As me and 4 other volunteers left in the same taxi we had arrived in, I ran through the different memories I had created in my time there, from free diving into underwater caves on our last beach day and playing intense card games before bed, to learning people’s different backgrounds and cultures, reading in the hammocks at camp and even taking cold showers on hotter days. I knew this was an experience I would long to have again.

I have gained an amazing amount from this experience, including developing more confidence in myself and my capabilities and obtaining a very personal appreciation for these creatures that I will continue to love and advocate for.

This trip also broadened my cultural knowledge about the heavy divide in Cyprus between the north side of the island, which is Turkish Cypriot, and the south side, which is Greek Cypriot, and the political issues between the two. 

 

 

The Future and a Thank You!

I would urge anyone interested in marine conservation or conservation of any kind to check out volunteer opportunities and get involved in any which way they can. It is such an incredible and rewarding experience that will only enhance your love for the natural world and further help to preserve it.
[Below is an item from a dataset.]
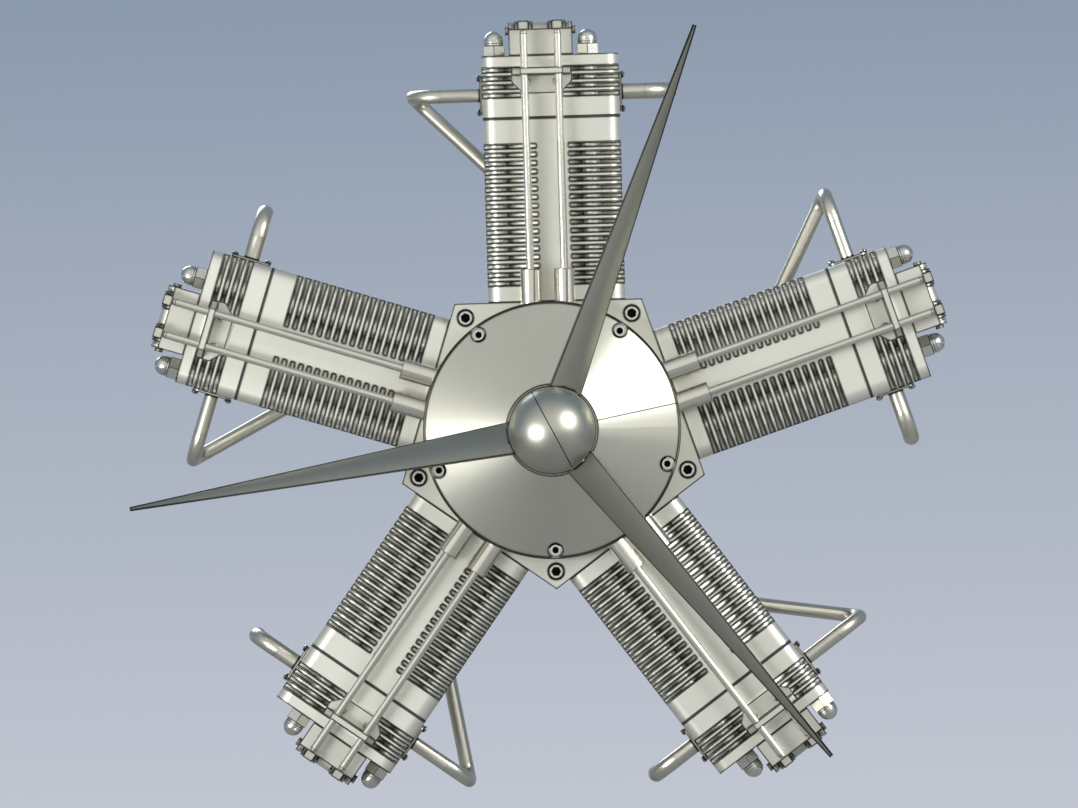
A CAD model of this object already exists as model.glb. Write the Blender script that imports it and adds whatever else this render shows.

I would also like to again thank the Seaful charity and Felix Appelbe, the founder of the Ocean Citizen Award, for choosing me as a recipient. The experience this award has enabled me to have will stay with me forever and has equipped me enormously for a future linked to the protection of our seas, whether through more volunteering or writing.

I hope to inspire more children not only from the Sea Savers (where this all began) but also others from remote areas to help them realise they are bound by nothing and can experience something like this too.